Corkscrew Willow Tree

Getting To Know The Corkscrew Willow Tree – Salix Matsunda Tortusoa

 

The corkscrew willow tree is one of the cultivars salix matsunda (hankow willow trees), originally from China, named after the revered botanist Sadahisa Matsuda of Japan. Mr. Matsuda is responsible for cataloging the plants of Japan.

This particular willow arrived in the United States in 1923. Designated for USDA zones 4 to 8, it takes about 10 years to grow from sapling to maturity. Tortusoa is the botanical name, also called the dragon-claw willow. The hankow willow can grow to 25 feet in about 4 years.  It is preferable to allow it to grow multiple trunks, for greater fullness and beauty.  If desired it can be trained to a single trunk.  Pruning is required to keep in good form.

Tortusoa grows to about 30 feet tall by 20 feet wide.  There are cases where it will get as tall as 55 feet, however.  It’s valued for its twisting upright limbs in interesting patterns, and attractive in fall and winter as a silhouette, because of the spiraling appearance. The sticks and twigs are often cut and died in various colors, used as the base for botanical floral arrangements, such as table centerpieces. 

This willow is a deciduous tree, with shallow roots. The fast growth rate makes it useful as a border tree, where it can provide shade, although not deep, because of skeletal nature of the branches and twiggy limbs, even with full leaf growth in summer.

Some refer to the corkscrew willow tree as odd, unhinged and mysterious looking, as if it could just fly away on its own.  The key to success with this unique tree is to get it into the full sun it needs, with ample space to spread its multiple trunks, while also situating it in the most aesthetically pleasing location among the features in your yard.

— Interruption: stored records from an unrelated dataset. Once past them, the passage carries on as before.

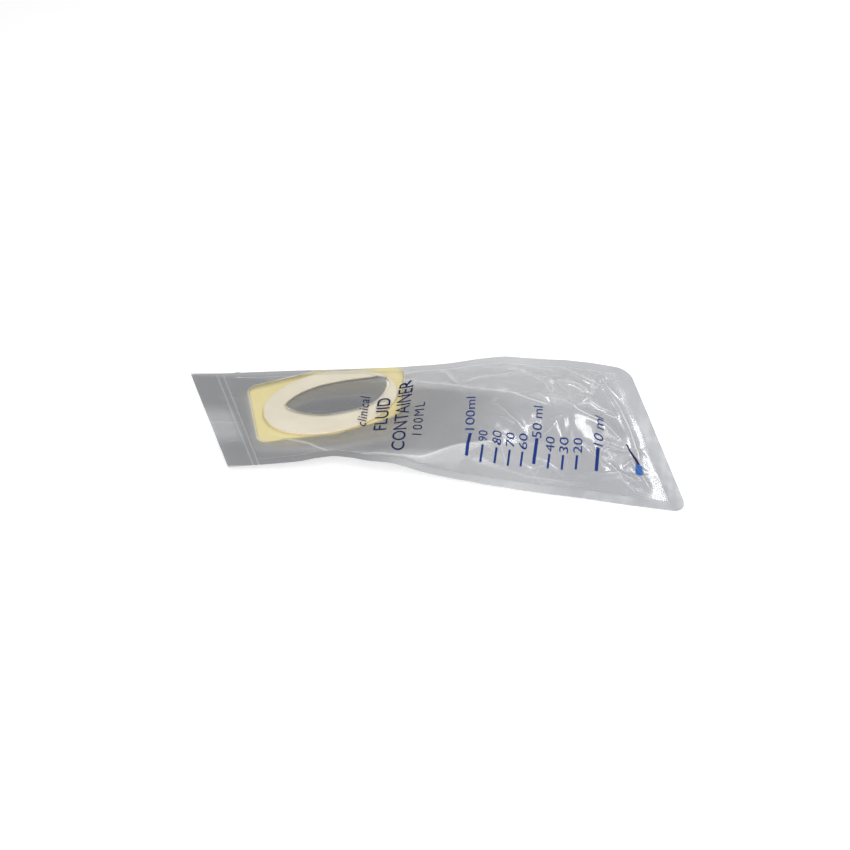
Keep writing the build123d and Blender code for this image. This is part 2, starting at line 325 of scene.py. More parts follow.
def upper(u, v):
    p = chord(u, v)
    x, y = p[..., 0], p[..., 1]
    end = end_u(v) - WELD_BOTTOM
    high = 0.5 + 7.7 * smooth(78.0, 128.0, u)
    z = high * smooth(BAND_END, BAND_END + 16.0, u) * smooth(0.0, 34.0, end - u) * profile(u, v)
    crease = np.zeros_like(x)
    for pts, h, w in FOLDS_UPPER:
        crease += ridge(x, y, pts, h, w)
    crease += 0.22 * noise(x, y, 21, 26, 3) * smooth(90, 130, u)
    crease += 0.07 * noise(x, y, 22, 15, 2)
    p[..., 2] += common(u, v, p) + FILM_STACK + np.maximum(0.0, z + crease * inside(u, v))
    return p


def lower(u, v):
    p = chord(u, v)
    x, y = p[..., 0], p[..., 1]
    end = end_u(v) - WELD_BOTTOM
    m = side_v(u)
    t = np.clip((v - m) / (1 - 2 * m), 0, 1)
    down = BELLY * smooth(100.0, 145.0, u) * smooth(0.0, 40.0, end - u) * 4 * t * (1 - t)
    crease = np.zeros_like(x)
    for pts, h, w in FOLDS_LOWER:
        crease += ridge(x, y, pts, h, w)
    crease *= smooth(98.0, 114.0, u)
    base = p[..., 2] + common(u, v, p) * np.where(u > 17.5, smooth(98, 112, u), 1.0) - down
    z = base + crease * inside(u, v)
    p[..., 2] = np.maximum(z, LOWEST + 0.04 * (z - LOWEST).clip(-5, 0))
    return p


# pad frame, mm
_yaw = math.radians(PAD_YAW)
PAD_N = Vector((-PAD_PITCH, -PAD_ROLL, 1)).normalized()
_rise = PAD_PITCH * math.cos(_yaw) + PAD_ROLL * math.sin(_yaw)
PAD_X = Vector((math.cos(_yaw), math.sin(_yaw), _rise)).normalized()
PAD_Y = PAD_N.cross(PAD_X)
PAD_O = Vector((PAD_CENTRE[0], PAD_CENTRE[1], float(pad_plane(*PAD_CENTRE))))


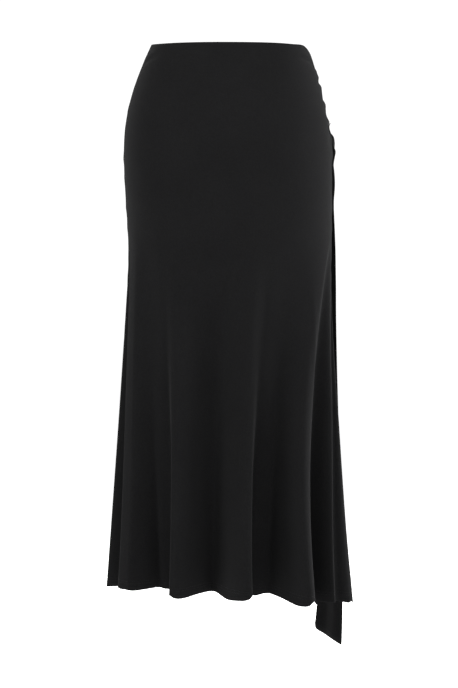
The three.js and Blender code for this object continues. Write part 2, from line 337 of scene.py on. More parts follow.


# %% [markdown]
# ## Creases
# Between the big shapes a worn skirt has small ones: folds that fan out from the gathers, tugs
# where the facing is caught, and soft drag lines. Each row of the table is one: where it starts
# and ends, how far it bows, how wide and how high it is. A height below nothing is a trough. The
# profile across is a bell, and it fades along its length, so that no two look alike.

# %% Crease table
Crease = namedtuple("Crease", "deg z end_deg end_z bow width height fade")
ARC = 2.6  # millimetres round the hip for one degree
FROM_SEAM, BOTH_ENDS = "from seam", "both ends"
CREASE_START = 0.03  # share of a crease's length in which it rises at the seam
CREASE_WEAKENS = 0.4
CREASE_POINTED = 1.3
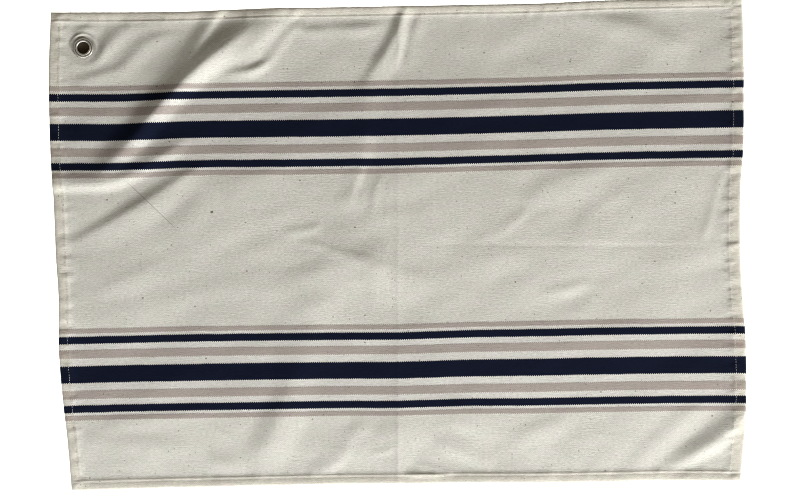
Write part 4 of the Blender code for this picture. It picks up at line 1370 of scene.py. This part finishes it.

Most any kind of soil is acceptable.  It can also take partial shade.   It is easy to propagate from a branch or cutting, having an extremely quick growth rate when propagated.  It prefers frequent watering and a moist environment but will tolerate partial drought.

When the tree is young, protect from pests that can kill it before it has a chance to become established.

Problems

The many cultivars’ names are a point of debate for nurseries, and confusion for gardeners

Shallow roots can invade and damage power lines or cement in the sidewalk or driveway.

Brittle branches can break off in wind. This is corrected by pruning to re-form an attractive shape. 

The hankow willow has a short life span.  As it ages, it can succumb to infestations and fungus as well as structural damage.

Leaf beetles, moths, or aphids can invade the corkscrew willow tree, but spraying is not always needed because predator insects will keep them under control.

Fungus, black spots; to control, prune out diseased branches and discard fallen, diseased leaves.

Gardeners have interest in this tree, but are aware that it must be replaced when accumulated damage cannot be survived.